Ruffalo continued: "[Activism is] so hard and thankless and fucking despairing," he said. "Part of the reason I wanted to do this was because I've done so much activism." Ruffalo started The Solutions Project in 2011 to fund and provide resources to small groups and organizations working to "transition their communities to 100 percent renewable energy," particularly ones lead by women and people of color. He's also had a history of choosing films that speak to social injustice, including 2015's Spotlight. Ruffalo believes film is a powerful tool for social change, shocking people into action in a way activism may not be able to. With Dark Waters, he's continuing on this path: The film’s launch coincides with his new Fight Forever Chemicals campaign with activist media company Participant, focused on raising awareness of the damage that forever chemicals cause and pushing government agencies like the EPA to regulate them.

Like the water crisis in Flint, the protests at Standing Rock, the Hinkley groundwater contamination case, and the many indigenous water protectors young and old, fighting to save their precious natural resources, Dark Waters brings another upsetting and frightening story forward about our jeopardized waters.

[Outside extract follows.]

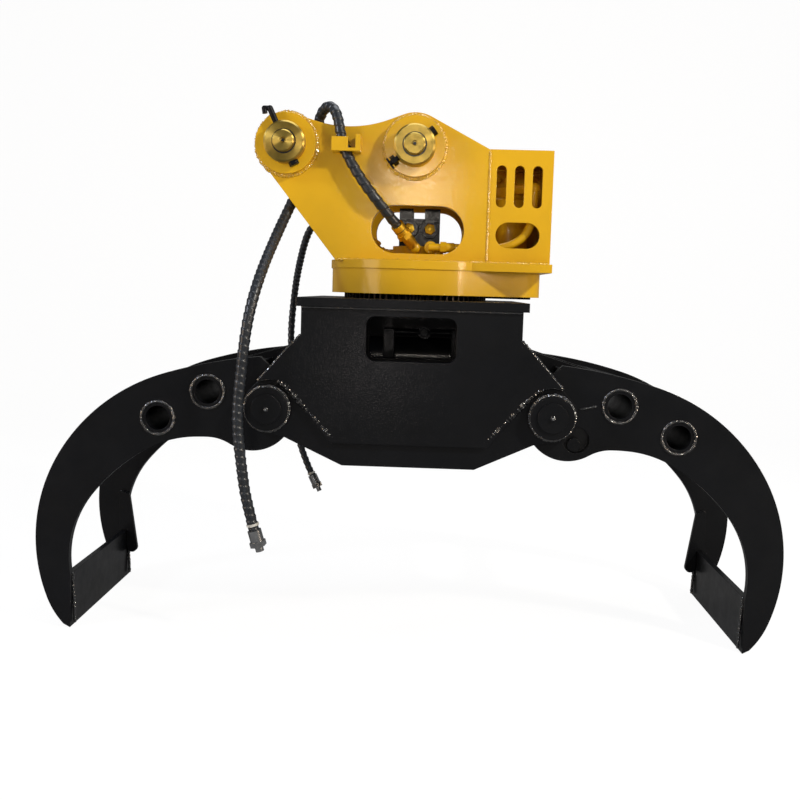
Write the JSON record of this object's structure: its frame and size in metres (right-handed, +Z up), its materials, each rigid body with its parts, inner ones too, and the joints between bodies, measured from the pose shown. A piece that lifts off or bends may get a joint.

"This is the sickness of our culture right now, where democracy is in service of capitalism instead of the other way around,” Ruffalo said. “If you measure a country's health and their well-being on the GDP alone, then you're gonna have a lot of sick people running around."

Ruffalo has already spoken at the U.S. Capitol and testified before the House Oversight and Reform Subcommittee on the Environment, urging the EPA to take stronger steps in regulating forever chemicals. Ruffalo blames corporate greed and interests for the lack of movement in safeguarding the public from PFAS.

"As soon as the state has a stake in our healthcare, I promise you our food and our water and our air is gonna get cleaned up really fucking fast," said Ruffalo.